My uncle is always sending me updates and clips referencing chefs, opening restaurants, and international food news (really any information that pertains to food or the cooking industry). It’s a sweet way of staying actively involved and I relish the little email blurbs I get sporadically from him. However, I know when I go to visit him, he’s going to try to kill me with food. He and his partner Peter are very fond of their DC hole-in-the-walls and Virginia’s Asian strip mall restaurants, so when I visit, they want me to try all of their food finds. “OOoo Claire! We know how much you love Korean. Do we have the spot for you!”. And then we proceed to order 12 items from the menu, followed by a reordering of their favorite items. “Weren’t those kimchi dumplings fantastic? Let’s order another round!” They try to squeeze in as much as possible in the few days I’m in the city, so there’s always too much eating to be had. But I guess that’s not the worst problem in the world.

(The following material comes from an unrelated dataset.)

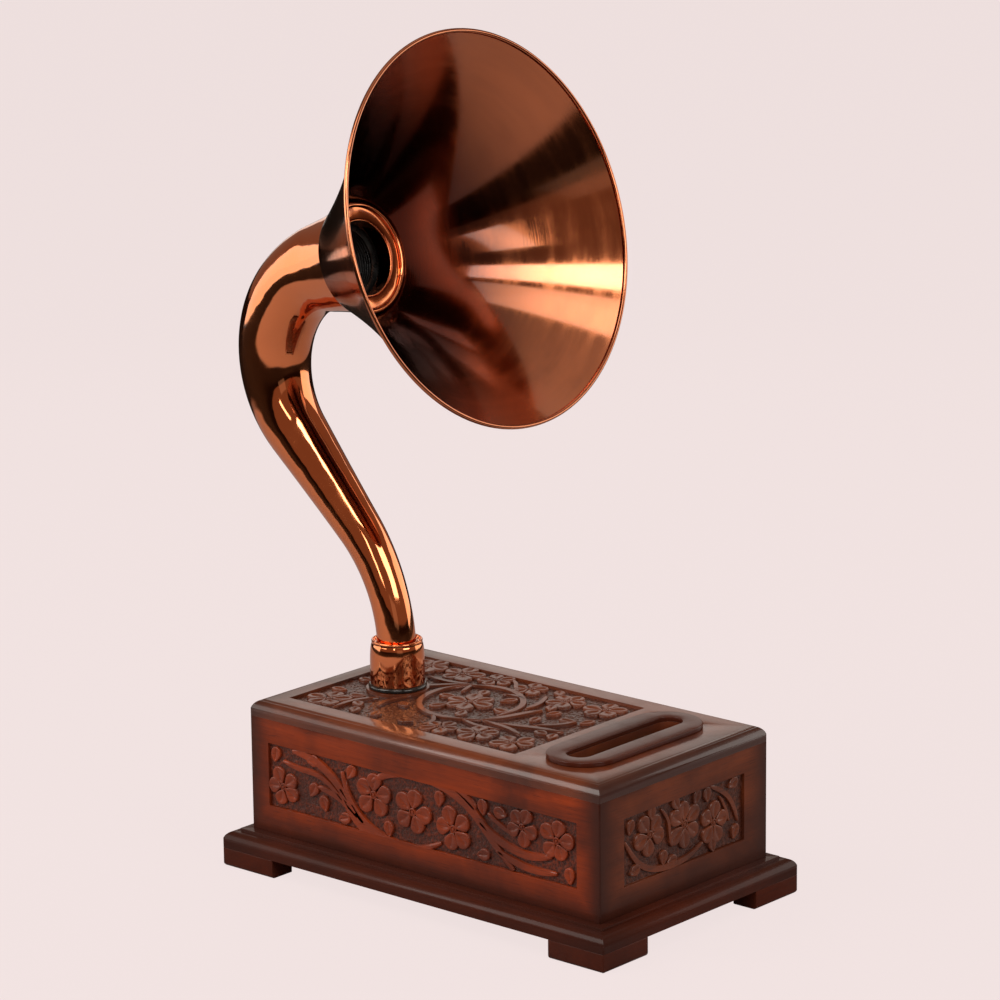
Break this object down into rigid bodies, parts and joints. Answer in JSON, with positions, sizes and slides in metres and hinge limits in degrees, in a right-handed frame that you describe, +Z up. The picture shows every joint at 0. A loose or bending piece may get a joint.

This time we made a little drive to Annandale, VA to a Korean and Japanese restaurant called Yechon. We bi-passed the sushi and instead filled our table with soup and dumplings, the fieriest jap chae I’ve every had, octopus stir fry, and then kimchi and banchan filled in any and all free space on the table. I was totally floored that Virginia had great Korean cuisine. After a long weekend of Korean, Chinese and a sole non-Asian meal of American/Italian, I was ready to get back to a semi-normal diet of my New York family kitchen dinners and grazing-throughout-the-day technique. That wasn’t going to happen. The night I got back from DC, my sweet Korean friend came to town to sample the Korean scene in NY. Now that she works for Sempio (Korea’s yummiest soy sauce and chili paste producer), she needed to learn how her products could fare in New York’s food arena. She had to eat at several spots and invited me along to the newly opened Jung Sik. How could I turn down a chance to eat at one of the newer fine-dining spots in the city with one of my favorite ladies?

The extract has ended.